Data segment
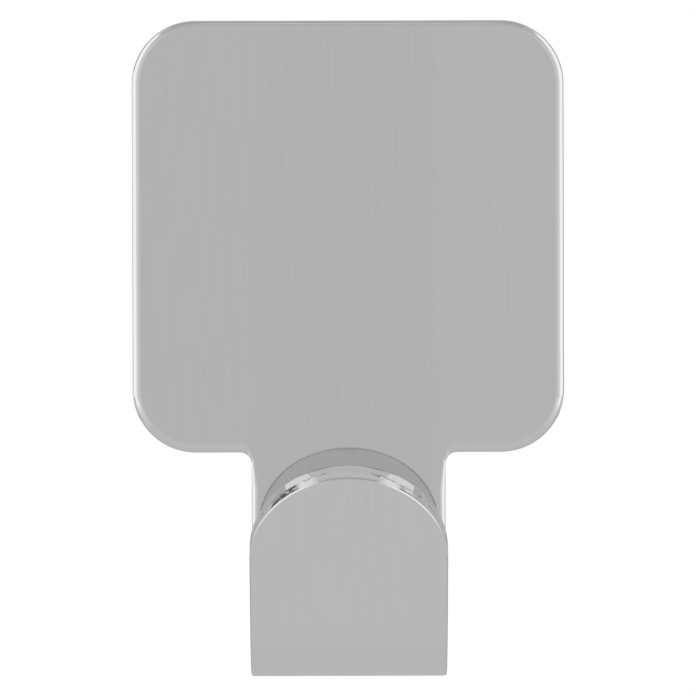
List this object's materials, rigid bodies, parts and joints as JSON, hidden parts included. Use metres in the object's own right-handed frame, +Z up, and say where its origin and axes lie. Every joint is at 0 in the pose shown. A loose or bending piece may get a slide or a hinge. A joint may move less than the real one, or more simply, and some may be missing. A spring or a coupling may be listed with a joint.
{
  "type": "towel hook",
  "caption": "Self-adhesive towel hook: a rounded square steel plate whose tab bends up into a leaning, round-ended flap, with a foam pad behind.",
  "frame": {"origin": "the middle of the adhesive pad's back face, which lies on the wall; the wall is the plane y = 0", "axes": "+Z up the wall, +X to the viewer's right, +Y into the wall; the hook stands in front of the wall, towards -Y"},
  "size_m": [0.045, 0.0288, 0.0678],
  "materials": {
    "polished_stainless": "stainless sheet polished to a mirror, with a very faint upright grain; the punched edge is polished too, with a few rough specks",
    "grey_foam": "matt closed-cell acrylic foam, tacky on both faces"
  },
  "bodies": {
    "root": {"hook_body": "polished_stainless", "adhesive_pad": "grey_foam"}
  },
  "joints": []
}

What this task involves
Output the complete data exactly as written.

Result
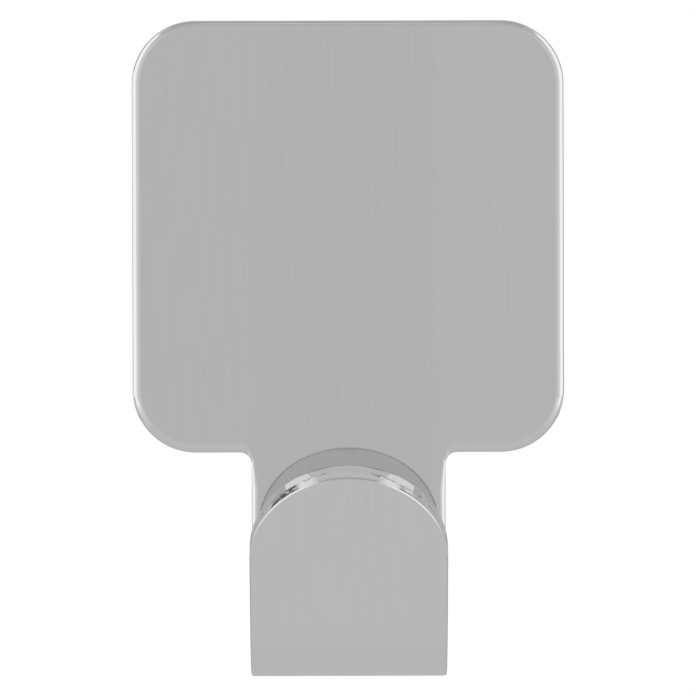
List this object's materials, rigid bodies, parts and joints as JSON, hidden parts included. Use metres in the object's own right-handed frame, +Z up, and say where its origin and axes lie. Every joint is at 0 in the pose shown. A loose or bending piece may get a slide or a hinge. A joint may move less than the real one, or more simply, and some may be missing. A spring or a coupling may be listed with a joint.
{
  "type": "towel hook",
  "caption": "Self-adhesive towel hook: a rounded square steel plate whose tab bends up into a leaning, round-ended flap, with a foam pad behind.",
  "frame": {"origin": "the middle of the adhesive pad's back face, which lies on the wall; the wall is the plane y = 0", "axes": "+Z up the wall, +X to the viewer's right, +Y into the wall; the hook stands in front of the wall, towards -Y"},
  "size_m": [0.045, 0.0288, 0.0678],
  "materials": {
    "polished_stainless": "stainless sheet polished to a mirror, with a very faint upright grain; the punched edge is polished too, with a few rough specks",
    "grey_foam": "matt closed-cell acrylic foam, tacky on both faces"
  },
  "bodies": {
    "root": {"hook_body": "polished_stainless", "adhesive_pad": "grey_foam"}
  },
  "joints": []
}